In his paper, “Paratextual Art,” David Alworth considered the concreteness of a book jacket’s relationship to its contents, occupying that “abstract zone” where text meets context. Alworth’s framing concept of the “paratext” is borrowed from Gerard Genette’s analysis of the same title, which argues that paratextual material—like a book jacket—constitutes the dynamic, threshold space in which the story world makes contact with the “real world.” Through Genette, Alworth argued that the book jacket is not only an avatar for social, historical, and aesthetic concerns, but also as an important actor in these networks, constituting a bi-directional relationship between aesthetic media and our cultural situation. His case study was the cover art for Kazuo Ishiguro’s The Buried Giant, designed by Peter Mendulsund of Knopf, and its strange entanglements with Glen Duncan’s The Last Werewolf. The chance interaction of the two novels crystallized The Buried Giant’s implicit aesthetic engagement with genre fiction—signaled by the edge staining of its pages, the stamped gold foil of its cover, and other hallmarks of fantasy—while at the same time destabilizing and problematizing its generic classifications. Alworth ended with a gesture to the political import of Ishiguro’s complicated relationship with genre, one which may, in a mode that calls upon both lyrical realism and fantasy, offer a way of imagining otherwise: of proposing what the future might be by virtue of remembering the tradition from which it emerges.

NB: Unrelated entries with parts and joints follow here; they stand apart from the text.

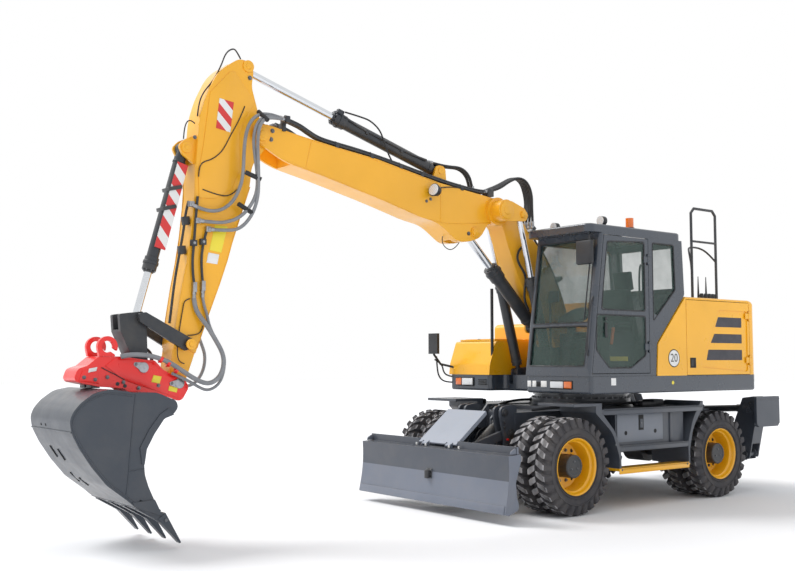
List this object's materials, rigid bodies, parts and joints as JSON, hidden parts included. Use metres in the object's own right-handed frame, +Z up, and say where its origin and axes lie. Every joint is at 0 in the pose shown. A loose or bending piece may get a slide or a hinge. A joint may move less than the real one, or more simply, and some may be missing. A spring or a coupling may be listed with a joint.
{
  "type": "wheeled excavator",
  "caption": "Wheeled excavator with twin tyres, a two-piece boom, a quick coupler with a digging bucket, a front dozer blade and rear outriggers.",
  "frame": {"origin": "on the ground under the slewing axis", "axes": "+X forward, +Y to the machine's left, +Z up"},
  "size_m": [9.0001, 2.657, 4.599],
  "materials": {
    "yellow_paint": "gloss",
    "grey_paint": "satin",
    "blade_grey": "satin",
    "dark_metal": "satin",
    "chrome": "polished",
    "counterweight_iron": "painted",
    "engine_iron": "matt",
    "tyre_rubber": "matt",
    "glass": "clear",
    "seat_fabric": "woven",
    "interior_plastic": "matt",
    "coupler_red": "gloss"
  },
  "bodies": {
    "chassis": {"chassis_frame": "grey_paint", "front_axle": "dark_metal", "rear_axle": "dark_metal", "side_steps": "grey_paint"},
    "knuckle_left": {"knuckle_left": "dark_metal"},
    "knuckle_right": {"knuckle_right": "dark_metal"},
    "upper": {"platform": "grey_paint", "counterweight": "counterweight_iron", "lifting_bosses": "dark_metal", "engine_hood": "yellow_paint", "side_panel": "yellow_paint", "engine_block": "engine_iron", "right_tank": "yellow_paint", "right_box": "yellow_paint", "cab_shell": "grey_paint", "cab_roof": "grey_paint", "cab_glass": "glass", "seat": "seat_fabric", "cab_console": "interior_plastic"},
    "cab_door": {"cab_door": "grey_paint", "door_glass": "glass"},
    "engine_door_left": {"engine_door_left": "yellow_paint"},
    "engine_door_right": {"engine_door_right": "yellow_paint"},
    "toolbox_lid": {"toolbox_lid": "yellow_paint"},
    "blade_arms": {"blade_arms": "blade_grey"},
    "blade_links": {"blade_links": "blade_grey"},
    "blade": {"blade": "blade_grey"},
    "blade_cover": {"blade_cover": "blade_grey"},
    "lower_boom": {"lower_boom": "yellow_paint"},
    "upper_boom": {"upper_boom": "yellow_paint"},
    "stick": {"stick": "yellow_paint"},
    "bucket_levers": {"bucket_levers": "dark_metal"},
    "bucket_link": {"bucket_link": "dark_metal"},
    "bucket": {"coupler": "coupler_red", "coupler_hooks": "coupler_red", "bucket": "dark_metal"},
    "wheel_front_left": {"tyres_front_left": "tyre_rubber", "wheel_front_left": "yellow_paint"},
    "wheel_front_right": {"tyres_front_right": "tyre_rubber", "wheel_front_right": "yellow_paint"},
    "wheel_rear_left": {"tyres_rear_left": "tyre_rubber", "wheel_rear_left": "yellow_paint"},
    "wheel_rear_right": {"tyres_rear_right": "tyre_rubber", "wheel_rear_right": "yellow_paint"},
    "outrigger_left": {"outrigger_left": "grey_paint"},
    "outrigger_barrel_left": {"outrigger_barrel_left": "dark_metal"},
    "outrigger_rod_left": {"outrigger_rod_left": "chrome"},
    "outrigger_right": {"outrigger_right": "grey_paint"},
    "outrigger_barrel_right": {"outrigger_barrel_right": "dark_metal"},
    "outrigger_rod_right": {"outrigger_rod_right": "chrome"},
    "lift_barrels": {"lift_barrels": "dark_metal"},
    "lift_rods": {"lift_rods": "chrome"},
    "adjust_barrel": {"adjust_barrel": "dark_metal"},
    "adjust_rod": {"adjust_rod": "chrome"},
    "stick_barrel": {"stick_barrel": "dark_metal"},
    "stick_rod": {"stick_rod": "chrome"},
    "bucket_barrel": {"bucket_barrel": "dark_metal"},
    "bucket_rod": {"bucket_rod": "chrome"},
    "blade_barrels": {"blade_barrels": "dark_metal"},
    "blade_rods": {"blade_rods": "chrome"}
  },
  "joints": [
    {"name": "steering_left", "type": "hinge", "parent": "chassis", "child": "knuckle_left", "pos_m": [1.42, 0.72, 0.52], "axis": [0, 0, 1], "range_deg": [-18, 18]},
    {"name": "wheel_front_left", "type": "hinge", "parent": "knuckle_left", "child": "wheel_front_left", "pos_m": [1.42, 0.9, 0.52], "axis": [0, 1, 0], "continuous": true},
    {"name": "wheel_rear_left", "type": "hinge", "parent": "chassis", "child": "wheel_rear_left", "pos_m": [-1.12, 0.9, 0.52], "axis": [0, 1, 0], "continuous": true},
    {"name": "steering_right", "type": "hinge", "parent": "chassis", "child": "knuckle_right", "pos_m": [1.42, -0.72, 0.52], "axis": [0, 0, 1], "range_deg": [-18, 18]},
    {"name": "wheel_front_right", "type": "hinge", "parent": "knuckle_right", "child": "wheel_front_right", "pos_m": [1.42, -0.9, 0.52], "axis": [0, 1, 0], "continuous": true},
    {"name": "wheel_rear_right", "type": "hinge", "parent": "chassis", "child": "wheel_rear_right", "pos_m": [-1.12, -0.9, 0.52], "axis": [0, 1, 0], "continuous": true},
    {"name": "slew", "type": "hinge", "parent": "chassis", "child": "upper", "pos_m": [0, 0, 1.232], "axis": [0, 0, 1], "continuous": true},
    {"name": "lower_boom", "type": "hinge", "parent": "upper", "child": "lower_boom", "pos_m": [0.25, -0.12, 1.76], "axis": [0, -1, 0], "range_deg": [-35, 15]},
    {"name": "upper_boom", "type": "hinge", "parent": "lower_boom", "child": "upper_boom", "pos_m": [1.455, -0.12, 3.38], "axis": [0, 1, 0], "range_deg": [-25, 40]},
    {"name": "stick", "type": "hinge", "parent": "upper_boom", "child": "stick", "pos_m": [4.6, -0.12, 3.87], "axis": [0, -1, 0], "range_deg": [-40, 50]},
    {"name": "bucket", "type": "hinge", "parent": "stick", "child": "bucket", "pos_m": [5.445, -0.12, 1.433], "axis": [0, 1, 0], "range_deg": [-40, 100]},
    {"name": "lift_cylinder_barrel", "type": "hinge", "parent": "upper", "child": "lift_barrels", "pos_m": [0.69, -0.12, 1.5], "axis": [0, 1, 0], "range_deg": [-14.61, 34.08]},
    {"name": "lift_cylinder_rod", "type": "slide", "parent": "lift_barrels", "child": "lift_rods", "axis": [0.2631, 0, 0.9648], "range_m": [-0.30349, 0.13013]},
    {"name": "adjust_cylinder_barrel", "type": "hinge", "parent": "lower_boom", "child": "adjust_barrel", "pos_m": [0.7, -0.12, 2.05], "axis": [0, 1, 0], "range_deg": [-0.1536, 0.0998]},
    {"name": "adjust_cylinder_rod", "type": "slide", "parent": "adjust_barrel", "child": "adjust_rod", "axis": [0.7137, 0, 0.7005], "range_m": [-0.28122, 0.1758]},
    {"name": "stick_cylinder_barrel", "type": "hinge", "parent": "upper_boom", "child": "stick_barrel", "pos_m": [2.23, -0.12, 3.79], "axis": [0, 1, 0], "range_deg": [-5.16, 4.13]},
    {"name": "stick_cylinder_rod", "type": "slide", "parent": "stick_barrel", "child": "stick_rod", "axis": [0.9584, 0, 0.2853], "range_m": [-0.51753, 0.41404]},
    {"name": "bucket_levers", "type": "hinge", "parent": "stick", "child": "bucket_levers", "pos_m": [5.347, -0.12, 1.796], "axis": [0, 1, 0], "range_deg": [-28.57, 71.43]},
    {"name": "bucket_link", "type": "hinge", "parent": "bucket_levers", "child": "bucket_link", "pos_m": [5.808, -0.12, 2.036], "axis": [0, 1, 0], "range_deg": [-52.42, 20.97]},
    {"name": "bucket_cylinder_barrel", "type": "hinge", "parent": "stick", "child": "bucket_barrel", "pos_m": [5.365, -0.12, 3.655], "axis": [0, 1, 0], "range_deg": [-1.05, 2.62]},
    {"name": "bucket_cylinder_rod", "type": "slide", "parent": "bucket_barrel", "child": "bucket_rod", "axis": [0.2639, 0, -0.9645], "range_m": [-0.23135, 0.57822]},
    {"name": "blade_arms", "type": "hinge", "parent": "chassis", "child": "blade_arms", "pos_m": [1.6, 0, 0.43], "axis": [0, -1, 0], "range_deg": [-24, 32]},
    {"name": "blade_level", "type": "hinge", "parent": "blade_arms", "child": "blade", "pos_m": [2.23, 0, 0.26], "axis": [0, -1, 0], "range_deg": [-32.01, 24.01]},
    {"name": "blade_links", "type": "hinge", "parent": "chassis", "child": "blade_links", "pos_m": [1.56, 0, 0.83], "axis": [0, -1, 0], "range_deg": [-24.01, 32.01]},
    {"name": "blade_cover", "type": "hinge", "parent": "blade", "child": "blade_cover", "pos_m": [2.33, 0, 0.726], "axis": [0, -1, 0], "range_deg": [-18.01, 24.01]},
    {"name": "blade_cylinder_barrel", "type": "hinge", "parent": "chassis", "child": "blade_barrels", "pos_m": [1.572, 0, 0.94], "axis": [0, 1, 0], "range_deg": [-24.56, 18.42]},
    {"name": "blade_cylinder_rod", "type": "slide", "parent": "blade_barrels", "child": "blade_rods", "axis": [0.7884, 0, -0.6152], "range_m": [-0.14617, 0.10966]},
    {"name": "outrigger_left", "type": "hinge", "parent": "chassis", "child": "outrigger_left", "pos_m": [-2.185, 0.93, 0.44], "axis": [-1, 0, 0], "range_deg": [0, 104]},
    {"name": "outrigger_cylinder_left_barrel", "type": "hinge", "parent": "chassis", "child": "outrigger_barrel_left", "pos_m": [-2.185, 0.06, 0.985], "axis": [-1, 0, 0], "range_deg": [-0.01, 28.04]},
    {"name": "outrigger_cylinder_left_rod", "type": "slide", "parent": "outrigger_barrel_left", "child": "outrigger_rod_left", "axis": [0, 0.9987, 0.0518], "range_m": [-0.0001, 0.78329]},
    {"name": "outrigger_right", "type": "hinge", "parent": "chassis", "child": "outrigger_right", "pos_m": [-2.185, -0.93, 0.44], "axis": [1, 0, 0], "range_deg": [0, 104]},
    {"name": "outrigger_cylinder_right_barrel", "type": "hinge", "parent": "chassis", "child": "outrigger_barrel_right", "pos_m": [-2.185, -0.06, 0.985], "axis": [1, 0, 0], "range_deg": [-0.01, 28.04]},
    {"name": "outrigger_cylinder_right_rod", "type": "slide", "parent": "outrigger_barrel_right", "child": "outrigger_rod_right", "axis": [0, -0.9987, 0.0518], "range_m": [-0.0001, 0.78329]},
    {"name": "cab_door", "type": "hinge", "parent": "upper", "child": "cab_door", "pos_m": [0.212, 1.245, 2.3], "axis": [0, 0, 1], "range_deg": [0, 95]},
    {"name": "engine_door_left", "type": "hinge", "parent": "upper", "child": "engine_door_left", "pos_m": [-1.732, 1.255, 1.9], "axis": [0, 0, 1], "range_deg": [0, 90]},
    {"name": "engine_door_right", "type": "hinge", "parent": "upper", "child": "engine_door_right", "pos_m": [-1.732, -1.255, 1.9], "axis": [0, 0, -1], "range_deg": [0, 90]},
    {"name": "toolbox_lid", "type": "hinge", "parent": "upper", "child": "toolbox_lid", "pos_m": [0.328, -0.875, 1.905], "axis": [0, -1, 0], "range_deg": [0, 75]}
  ],
  "couplings": [
    {"joint": "steering_right", "follows": "steering_left", "ratio": 1},
    {"joint": "lift_cylinder_barrel", "follows": "lower_boom", "ratio": -0.97337},
    {"joint": "lift_cylinder_rod", "follows": "lower_boom", "m_per_rad": 0.49666},
    {"joint": "adjust_cylinder_barrel", "follows": "upper_boom", "ratio": -0.003588},
    {"joint": "adjust_cylinder_rod", "follows": "upper_boom", "m_per_rad": -0.40267},
    {"joint": "stick_cylinder_barrel", "follows": "stick", "ratio": -0.10293},
    {"joint": "stick_cylinder_rod", "follows": "stick", "m_per_rad": -0.59293},
    {"joint": "bucket_levers", "follows": "bucket", "ratio": 0.71434},
    {"joint": "bucket_link", "follows": "bucket", "ratio": -0.52423},
    {"joint": "bucket_cylinder_barrel", "follows": "bucket", "ratio": 0.026089},
    {"joint": "bucket_cylinder_rod", "follows": "bucket", "m_per_rad": 0.33124},
    {"joint": "blade_cover", "follows": "blade_arms", "ratio": 0.75},
    {"joint": "blade_level", "follows": "blade_arms", "ratio": -1},
    {"joint": "blade_links", "follows": "blade_arms", "ratio": 1},
    {"joint": "blade_cylinder_barrel", "follows": "blade_arms", "ratio": -0.76707},
    {"joint": "blade_cylinder_rod", "follows": "blade_arms", "m_per_rad": -0.26154},
    {"joint": "outrigger_cylinder_left_barrel", "follows": "outrigger_left", "ratio": 0.2695},
    {"joint": "outrigger_cylinder_left_rod", "follows": "outrigger_left", "m_per_rad": 0.43147},
    {"joint": "outrigger_cylinder_right_barrel", "follows": "outrigger_right", "ratio": 0.2695},
    {"joint": "outrigger_cylinder_right_rod", "follows": "outrigger_right", "m_per_rad": 0.43147}
  ]
}
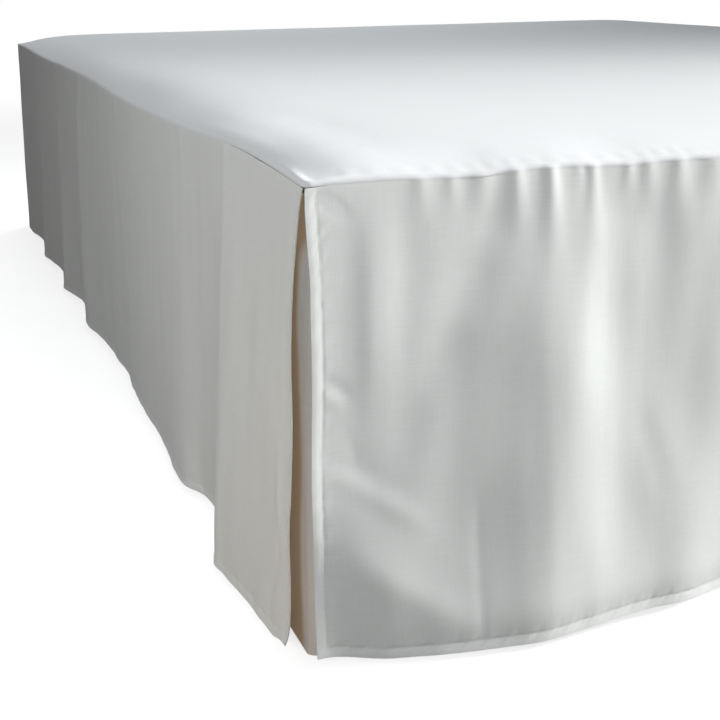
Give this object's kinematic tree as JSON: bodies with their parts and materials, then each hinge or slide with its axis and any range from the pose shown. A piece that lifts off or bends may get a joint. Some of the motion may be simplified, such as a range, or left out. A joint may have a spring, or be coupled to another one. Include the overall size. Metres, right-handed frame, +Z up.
{
  "type": "bed skirt on a bed base",
  "caption": "Tailored split-corner bed skirt: a deck cloth with straight hanging panels and corner inserts, over a plain bed base on round legs.",
  "frame": {"origin": "on the floor, under the middle of the bounding box", "axes": "+X across the bed, +Y along the bed towards its open head end, +Z up; the foot panel faces -Y"},
  "size_m": [1.6003, 2.0759, 0.4248],
  "materials": {
    "white_cotton": "matt plain weave, off-white",
    "ticking": "matt pale grey cover",
    "beech": "satin"
  },
  "bodies": {
    "root": {"bed_base": "ticking", "leg_1": "beech", "leg_2": "beech", "leg_3": "beech", "leg_4": "beech", "leg_5": "beech", "leg_6": "beech", "deck": "white_cotton", "panel_left": "white_cotton", "panel_right": "white_cotton", "panel_foot": "white_cotton", "insert_left": "white_cotton", "insert_right": "white_cotton"}
  },
  "joints": []
}
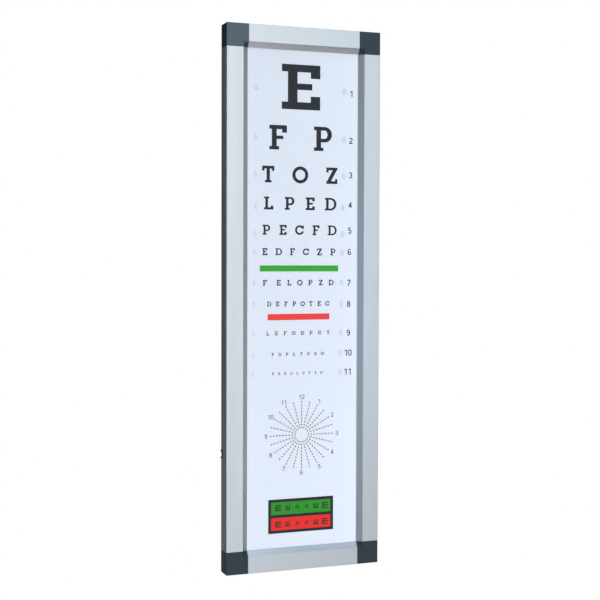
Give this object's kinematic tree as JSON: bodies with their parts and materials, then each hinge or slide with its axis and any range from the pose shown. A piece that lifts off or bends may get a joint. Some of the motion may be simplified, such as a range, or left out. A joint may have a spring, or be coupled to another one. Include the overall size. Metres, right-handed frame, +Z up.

In the final paper of the day, aptly titled “The Novel at the End of the World,” Emilio Sauri asked how art might make “the abstract appear within the concrete,” might possess the capacity to make visible what we ordinarily cannot see. He read Yuri Herrera’s novel Señales que precederán al fin del mundo alongside the photography of Alejandro Cartegena, both of which occupy a evocative border condition, and which escape the codification of particular spatio-temporal situations. The liminality of Herrera and Cartegena’s works enable them to interface with the abstraction of labor occasioned by the economic situation of Latin America. Through this reading, Sauri rejected the post-critical, post-hegemonic methods of writers like Jon Beasley-Murray, who argue that the aesthetic imperative is not one of representation, but of presentation: that is, that artworks, in merely presenting things to us, are no different than any other commodities. Rather, Sauri argues, it is labor’s abstraction that must be represented—that must be made concrete through representation—precisely because it is invisible to presentation. This necessity of representation secures for the novel the particular task of rendering the abstract visible, thereby enduing it with the revolutionary potential to envision other invisibilities, “to imagine what a future after the end of the world might look like.”

The symposium ended with a roundtable discussion, featuring four professors from Brown University: Tim Bewes, Ben Parker, Thangam Ravindranathan, and Melissa Clayton. In their responses to the three papers, the roundtable members asked a number of questions about the symposium’s key terms. Particularly, is the “concrete” more valuable than the “abstract” in the novel form? Is the concrete available to perception, and to reading? What of the duality of abstract and concrete: are they opposed terms, or are they interdependent and, in fact, co-constitutive? What is the status of realism, and of the unreality of language, in relation to the concrete? Might the abstract and the concrete not be things in themselves, both rather modes of relation and measures of proximity? Ultimately, “the concrete” began to appear itself as an abstraction, a “flickering thing” that always escapes our grasp. This indecision, however, seemed to bring us closer to Brecht’s maxim, enabling that abstraction from the concrete, which is the concrete itself.